The practical impact on consumers has also become a central theme. Economists at the Peterson Institute for International Economics have estimated that the tariffs effectively function as a regressive tax, hitting lower-income households hardest because they spend a larger share of their income on imported consumer goods. Retail prices on clothing, electronics, and household goods have already risen measurably, according to data from the Bureau of Labor Statistics, and further increases are expected if the tariffs remain in place through 2026.
What Happens in the Interim: Markets, Policy, and Political Fallout
The prolonged legal uncertainty creates a peculiar policy environment. The tariffs remain fully operational while the courts deliberate, meaning that businesses cannot plan around a potential reversal. Some companies have accelerated efforts to shift sourcing away from China and other heavily tariffed countries, investing in manufacturing capacity in Vietnam, India, and Mexico. But those transitions take years and billions of dollars, and companies face the risk that a court ruling could render the tariffs moot before the investments pay off.
Politically, the tariff fight has become a defining issue of Trump’s second term. Supporters argue that the tariffs are necessary to rebalance global trade and revive American industry. Critics, including some Republican lawmakers, worry that the economic costs are mounting and that the legal uncertainty is deterring investment. Senate Finance Committee members from both parties have introduced legislation that would require congressional approval for tariffs imposed under IEEPA, though the bills face uncertain prospects in a divided Congress.
The Supreme Court’s Docket and the Road Ahead
Legal analysts say the Supreme Court is likely to take the case given the magnitude of the constitutional questions involved and the direct impact on the national economy. The Court has shown increasing willingness in recent terms to constrain executive power, as evidenced by rulings limiting agency authority under the major questions doctrine. A tariff case would give the justices an opportunity to define the outer boundaries of presidential emergency powers in the economic sphere — a question that has not been squarely addressed since the Steel Seizure Case of 1952.

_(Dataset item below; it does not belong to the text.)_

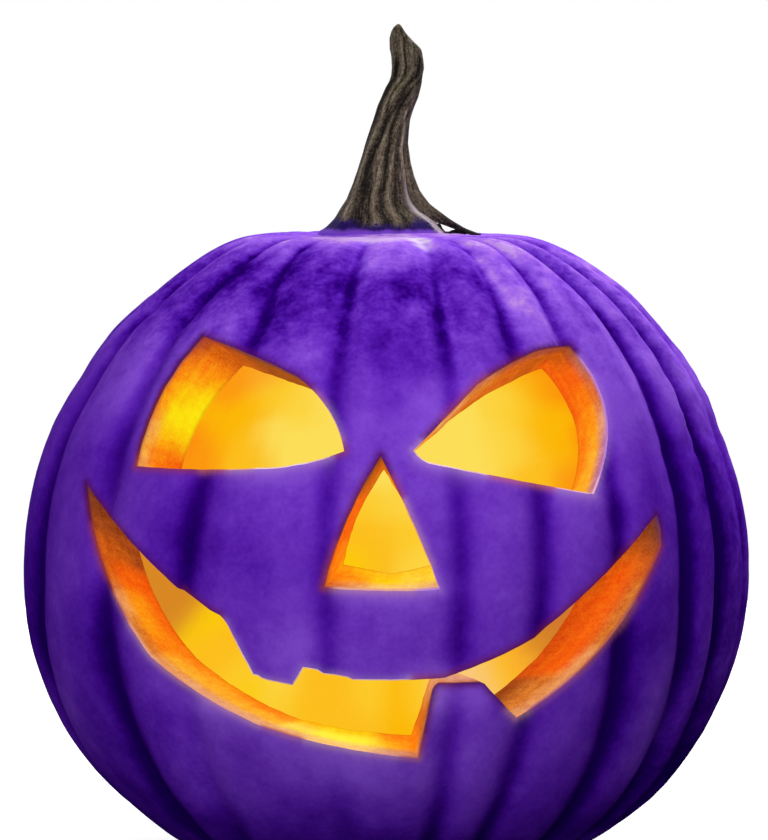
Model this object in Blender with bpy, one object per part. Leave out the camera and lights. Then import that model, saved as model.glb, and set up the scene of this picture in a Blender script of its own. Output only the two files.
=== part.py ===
"""Carved pumpkin lantern: one hollow pumpkin with its stem, eyes, nose and mouth cut through the wall."""
import math

import bmesh
import bpy
from mathutils.geometry import tessellate_polygon

for old in list(bpy.data.objects):
    bpy.data.objects.remove(old, do_unlink=True)

MM = 0.001

# ---- the pumpkin's own sizes, in millimetres, measured up from the flat foot it rests on
BELT = 128.0            # height of the widest ring
HALF_WIDTH = 148.5      # radius there, before the ribs swell it
UPPER = 147.0           # how far the shoulder's curve rises above the belt
LOWER = 134.0           # how far the under side's curve falls below it
PIT, PIT_WIDTH = 11.0, 48.0     # the top sinks round the stem
LEAN = 0.02             # sideways per unit of height
GROOVE, GROOVE_WIDTH = 3.6, 6.5
SWELL = 2.0             # how far a rib stands out half way between its grooves
WALL = 25.0
FLOOR = 25.0

FRONT_GROOVES = (-69, -48, -32, -8.7, 12.3, 24.4, 37.6, 52.5, 63, 76)
BACK_RIBS = 13
GROOVES = list(FRONT_GROOVES)
GROOVES += [76 + 215 * i / BACK_RIBS for i in range(1, BACK_RIBS)]

# ---- the cuts.  Each corner: across, height, how far the knife leans across and up
# ---- by the time it is through the wall, and the bulge of the edge to the next corner
LEFT_EYE = (
    (-71.5, 228.0, 15, -13, 0.8),
    (-34.0, 214.5, 11, -9, 3.2),
    (-16.0, 188.0, 8, -6, 1.0),
    (-45.0, 181.5, 12, -7, 0.5),
    (-96.7, 179.0, 16, -7, 4.3),
)
RIGHT_EYE = (
    (71.5, 224.5, -10, -12, -0.5),
    (57.5, 223.4, -9, -12, -0.6),
    (35.0, 212.3, -7, -11, 0.0),
    (10.7, 188.3, -4, -6, -0.5),
    (16.0, 184.2, -5, -6, 0.0),
    (78.8, 170.5, -10, -8, -9.6),
)
NOSE = (
    (-2.0, 186.0, 3, -7, 1.8),
    (20.0, 137.6, -1, 3, 0.3),
    (-23.3, 137.6, 7, 3, 3.3),
)
MOUTH = (
    (-117.0, 167.5, 17, -10, -2.6),
    (-60.0, 122.0, 12, -2, 0.0),
    (-50.2, 103.3, 10, -1, 0.0),
    (-35.0, 100.0, 8, -1, 0.0),
    (-30.5, 106.5, 8, -1, -0.6),
    (0.0, 102.0, 2, -1, -4.2),
    (54.0, 115.5, -12, -3, -1.0),
    (104.0, 159.5, -21, -10, 0.6),
    (106.2, 148.5, -22, -9, 7.3),
    (49.2, 88.0, -21, -4, 0.0),
    (36.5, 101.0, -8, -1, 0.0),
    (17.5, 101.2, -1, -1, 0.0),
    (12.0, 71.5, 0, 2, 1.0),
    (-44.7, 82.6, 11, -1, 1.8),
    (-90.0, 107.5, 16, -4, 3.4),
)
CUTS = {"left_eye": LEFT_EYE, "right_eye": RIGHT_EYE, "nose": NOSE, "mouth": MOUTH}
STEP = 8.0              # spacing of points along a cut's edge

# ---- the stem: height, centre across, half width, in millimetres
STEM = (
    (256.0, -1.5, 31.0),
    (268.5, -1.8, 24.3),
    (272.6, -1.8, 20.5),
    (276.7, -1.5, 17.6),
    (284.9, -1.0, 14.2),
    (293.0, -1.0, 11.5),
    (303.0, 0.0, 9.2),
    (311.0, 1.4, 8.2),
    (319.5, 4.6, 8.3),
    (327.5, 7.3, 7.4),
    (334.0, 8.6, 6.6),
    (339.0, 8.6, 7.0),
    (344.8, 8.4, 7.0),
)
STEM_SIDES = 16
TIP_SLOPE = 0.85        # the broken end falls to the right
ROOT = (                # a strand that leaves the stem low on the right: across, height, radius
    (9.5, 289.0, 2.6),
    (12.8, 279.5, 2.4),
    (18.5, 273.5, 2.3),
    (26.0, 269.0, 2.2),
    (35.0, 264.0, 2.4),
)


def ribs(turn):
    """Distance the skin stands out at an angle round the pumpkin, in millimetres."""
    out = 0.0
    for here, after in zip(GROOVES, GROOVES[1:] + [GROOVES[0] + 360]):
        along = ((turn - here) % 360) / (after - here)
        if along < 1:
            out = SWELL * math.sin(math.pi * along)
    for groove in GROOVES:
        away = abs((turn - groove + 180) % 360 - 180)
        out -= GROOVE * math.exp(-((math.radians(away) * HALF_WIDTH / GROOVE_WIDTH) ** 2))
    return out


def smooth(low, high, value):
    t = min(max((value - low) / (high - low), 0), 1)
    return t * t * (3 - 2 * t)


def skin(turn, latitude):
    """Point of the outer skin, in millimetres; turn 0 faces the front."""
    c = math.cos(latitude)
    s = math.sin(latitude)
    if s >= 0:
        radius = HALF_WIDTH * c
        height = UPPER * s - PIT * math.exp(-((radius / PIT_WIDTH) ** 2))
        keep = smooth(16, 48, radius)
    else:
        radius = HALF_WIDTH * c ** (2 / 2.1)
        height = -LOWER * (-s) ** (2 / 2.1)
        keep = smooth(40, 75, radius)
    out = ribs(turn) * keep
    radius += out * c
    height = max(height + out * s, -BELT)
    a = math.radians(turn)
    return (radius * math.sin(a) + LEAN * height, -radius * math.cos(a), height + BELT)


def front_skin(across, height):
    """The skin straight behind a point seen from the front."""
    up = height - BELT
    if up >= 0:
        girth = HALF_WIDTH * math.sqrt(1 - (up / UPPER) ** 2)
    else:
        girth = HALF_WIDTH * (1 - (-up / LOWER) ** 2.1) ** (1 / 2.1)
    x = across - LEAN * up
    return -math.sqrt(max(girth ** 2 - x ** 2, 25.0))


def hollow_wall(across, height):
    up = height - BELT
    if up >= 0:
        girth = (HALF_WIDTH - WALL) * (1 - (up / 113) ** 2.3) ** (1 / 2.3)
    else:
        girth = (HALF_WIDTH - WALL) * (1 - (-up / 109) ** 2.1) ** (1 / 2.1)
    x = across - LEAN * up
    return -math.sqrt(max(girth ** 2 - x ** 2, 25.0))


def edge_points(corners):
    """Walk a cut's edge: points with their knife direction."""
    points = []
    for first, second in zip(corners, corners[1:] + corners[:1]):
        x0, z0, dx0, dz0, bulge = first
        x1, z1, dx1, dz1, _ = second
        length = math.hypot(x1 - x0, z1 - z0)
        count = max(1, round(length / STEP))
        nx, nz = -(z1 - z0) / length, (x1 - x0) / length
        for i in range(count):
            t = i / count
            sag = 4 * t * (1 - t) * bulge
            x = x0 + (x1 - x0) * t + nx * sag
            z = z0 + (z1 - z0) * t + nz * sag
            dx = dx0 + (dx1 - dx0) * t
            dz = dz0 + (dz1 - dz0) * t
            start = (x, front_skin(x, z), z)
            end = (x + dx, hollow_wall(x + dx, z + dz), z + dz)
            points.append((start, [e - s for s, e in zip(start, end)]))
    return points


def new_object(name, bm):
    bmesh.ops.triangulate(bm, faces=bm.faces[:])
    bmesh.ops.recalc_face_normals(bm, faces=bm.faces[:])
    mesh = bpy.data.meshes.new(name)
    bm.to_mesh(mesh)
    bm.free()
    made = bpy.data.objects.new(name, mesh)
    bpy.context.scene.collection.objects.link(made)
    return made


def flat_foot(bm, ring, size):
    """Close the lowest ring with one large triangle in the middle and slivers round it."""
    floor = min(v.co.z for v in ring)
    corners = []
    for k in range(3):
        a = 2 * math.pi * k / 3 + 0.5
        corners.append(bm.verts.new((size * math.cos(a) * MM, size * math.sin(a) * MM, floor)))
    facing = []
    for v in ring:
        facing.append(min(range(3), key=lambda k: (v.co - corners[k].co).length))
    for i in range(len(ring)):
        j = (i + 1) % len(ring)
        bm.faces.new((ring[i], ring[j], corners[facing[i]]))
        if facing[i] != facing[j]:
            bm.faces.new((ring[j], corners[facing[j]], corners[facing[i]]))
    bm.faces.new(corners)


def skin_rings(rings, name, foot=None):
    """Close a stack of rings of points, in millimetres, into a solid."""
    bm = bmesh.new()
    rows = [[bm.verts.new([v * MM for v in p]) for p in ring] for ring in rings]
    for low, high in zip(rows, rows[1:]):
        for i in range(len(low)):
            j = (i + 1) % len(low)
            bm.faces.new((low[i], low[j], high[j], high[i]))
    if foot:
        flat_foot(bm, rows[0], foot)
    else:
        bm.faces.new(rows[0])
    bm.faces.new(rows[-1])
    return new_object(name, bm)


def columns():
    turns = []
    for here, after in zip(GROOVES, GROOVES[1:] + [GROOVES[0] + 360]):
        turns += [here + (after - here) * i / 4 for i in range(4)]
    return turns


def make_body():
    low = -math.asin((BELT / LOWER) ** (2.1 / 2))
    lats = [low + (math.radians(80) - low) * i / 22 for i in range(23)]
    rings = [[skin(turn, lat) for turn in columns()] for lat in lats]
    return skin_rings(rings, "pumpkin", foot=28)


def make_hollow():
    rings = []
    for i in range(15):
        lat = math.radians(-70 + 155 * i / 14)
        c, s = math.cos(lat), math.sin(lat)
        if s >= 0:
            radius, up = (HALF_WIDTH - WALL) * c ** (2 / 2.3), 113 * s ** (2 / 2.3)
        else:
            radius, up = (HALF_WIDTH - WALL) * c ** (2 / 2.1), -109 * (-s) ** (2 / 2.1)
        up = max(up, FLOOR - BELT)
        ring = []
        for k in range(36):
            a = 2 * math.pi * (k + 0.5) / 36
            ring.append((radius * math.sin(a) + LEAN * up, -radius * math.cos(a), up + BELT))
        rings.append(ring)
    return skin_rings(rings, "hollow")


def make_stem():
    rings = []
    for n, (height, across, half) in enumerate(STEM):
        ring = []
        for k in range(STEM_SIDES):
            a = 2 * math.pi * k / STEM_SIDES
            ridge = 1 + 0.07 * math.cos(5 * a + 0.04 * height)
            x = half * ridge * math.cos(a)
            tip = -TIP_SLOPE * x if n == len(STEM) - 1 else 0
            tip = tip * 0.5 if n == len(STEM) - 2 else tip
            ring.append((across + x, half * ridge * math.sin(a), height + tip))
        rings.append(ring)
    return skin_rings(rings, "stem")


def make_root():
    rings = []
    for i, (x, z, radius) in enumerate(ROOT):
        before = ROOT[max(i - 1, 0)]
        after = ROOT[min(i + 1, len(ROOT) - 1)]
        dx, dz = after[0] - before[0], after[1] - before[1]
        size = math.hypot(dx, dz)
        ring = []
        for k in range(8):
            a = 2 * math.pi * k / 8
            side = radius * math.cos(a)
            ring.append((x - side * dz / size, -5.0 + radius * math.sin(a), z + side * dx / size))
        rings.append(ring)
    return skin_rings(rings, "root")


def make_cut(name, corners):
    """A plug the shape of one cut, from well outside the skin to just inside the hollow."""
    points = edge_points(corners)
    flat = [(start[0], start[2], 0) for start, _ in points]
    ends = tessellate_polygon([flat])
    bm = bmesh.new()
    rows = []
    for reach in (-0.8, 1.25):
        ring = [[(s + reach * d) * MM for s, d in zip(start, lean)] for start, lean in points]
        rows.append([bm.verts.new(p) for p in ring])
    for i in range(len(points)):
        j = (i + 1) % len(points)
        bm.faces.new((rows[0][i], rows[0][j], rows[1][j], rows[1][i]))
    for row in rows:
        for end in ends:
            bm.faces.new([row[i] for i in end])
    return new_object(name, bm)


def combine(target, tool, how):
    step = target.modifiers.new(how, "BOOLEAN")
    step.operation = how
    step.solver = "EXACT"
    step.object = tool
    depsgraph = bpy.context.evaluated_depsgraph_get()
    mesh = bpy.data.meshes.new_from_object(target.evaluated_get(depsgraph))
    target.modifiers.clear()
    target.data = mesh
    bpy.data.objects.remove(tool, do_unlink=True)


pumpkin = make_body()
combine(pumpkin, make_stem(), "UNION")
combine(pumpkin, make_root(), "UNION")
combine(pumpkin, make_hollow(), "DIFFERENCE")
for cut_name, cut_corners in CUTS.items():
    combine(pumpkin, make_cut(cut_name, cut_corners), "DIFFERENCE")

tidy = bmesh.new()
tidy.from_mesh(pumpkin.data)
bmesh.ops.remove_doubles(tidy, verts=tidy.verts[:], dist=0.00005)
bmesh.ops.dissolve_degenerate(tidy, dist=0.00005, edges=tidy.edges[:])
bmesh.ops.triangulate(tidy, faces=tidy.faces[:])
for v in tidy.verts:
    if abs(v.co.z) < 0.00001:
        v.co.z = 0
tidy.to_mesh(pumpkin.data)
tidy.free()
pumpkin.data.name = "pumpkin"
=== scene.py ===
"""Carved pumpkin lantern: a hollow violet pumpkin with its stem, a face cut through its wall, and a glow."""
import math

import bmesh
import bpy
import numpy as np
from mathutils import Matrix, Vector, kdtree, noise
from mathutils.bvhtree import BVHTree


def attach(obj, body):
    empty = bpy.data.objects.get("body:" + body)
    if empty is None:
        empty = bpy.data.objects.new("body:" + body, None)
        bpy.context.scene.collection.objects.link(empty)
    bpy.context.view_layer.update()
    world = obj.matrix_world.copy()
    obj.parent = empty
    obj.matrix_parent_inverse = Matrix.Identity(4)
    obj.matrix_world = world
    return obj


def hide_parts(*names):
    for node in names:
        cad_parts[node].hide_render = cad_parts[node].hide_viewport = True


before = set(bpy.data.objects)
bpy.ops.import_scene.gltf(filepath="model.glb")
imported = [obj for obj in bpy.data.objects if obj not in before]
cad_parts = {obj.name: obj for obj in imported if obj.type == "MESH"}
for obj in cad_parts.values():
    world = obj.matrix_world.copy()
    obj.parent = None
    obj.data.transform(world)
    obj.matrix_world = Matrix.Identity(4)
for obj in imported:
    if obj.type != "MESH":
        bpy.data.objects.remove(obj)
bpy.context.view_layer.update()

MM = 0.001

# ---- sizes of the solid, in millimetres, measured up from the flat foot it rests on
BELT = 128.0            # height of the widest ring
HALF_WIDTH = 148.5      # radius there, before the ribs swell it
UPPER = 147.0           # how far the shoulder's curve rises above the belt
LOWER = 134.0           # how far the under side's curve falls below it
PIT, PIT_WIDTH = 11.0, 48.0     # the top sinks round the stem
UNDER_CURVE = 2.1       # how full the under side's curve is; 2 is an ellipse
LEAN = 0.02             # sideways per unit of height
SWELL = 1.5             # how far a rib stands out half way between its grooves
WALL = 25.0
FLOOR = 25.0
HOLLOW_UPPER, HOLLOW_LOWER = UPPER - 34, LOWER - 25     # the scraped inside, above and below the belt
HOLLOW_CURVE = 2.3      # how full its upper half is
COLLAR, COLLAR_AT, COLLAR_WIDTH = 1.5, 17.0, 8.0        # the skin climbs the foot of the stem
SHOULDER, SHOULDER_AT, SHOULDER_WIDTH = 1.7, 60.0, 15.0
# ---- distances from the axis over which a form fades in
RIBS_ABOVE = (20, 84)
RIBS_BELOW = (40, 75)
SHADE_ABOVE = (22, 52)
FLANKS_IN = (30, 80)
# ---- low bumps on the right cheek: across, height, how far they reach across and up
CHEEK_BUMPS = (118, 190, 24, 26)

COLUMNS, ROWS = 320, 184        # faces of the skin, closer together in front
CROWDING = 0.35
HOLLOW_COLUMNS, HOLLOW_ROWS = 112, 64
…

For now, the business community, trading partners, and financial markets are left to operate under a cloud of legal ambiguity. The tariffs continue to reshape trade patterns, raise consumer prices, and generate diplomatic friction. And the clock is ticking slowly: barring an extraordinary acceleration of the judicial process, the final word from the Supreme Court is unlikely to arrive before the middle of 2026 at the earliest. In the meantime, the most consequential trade policy experiment in modern American history will proceed without a definitive answer to the fundamental question of whether it is lawful.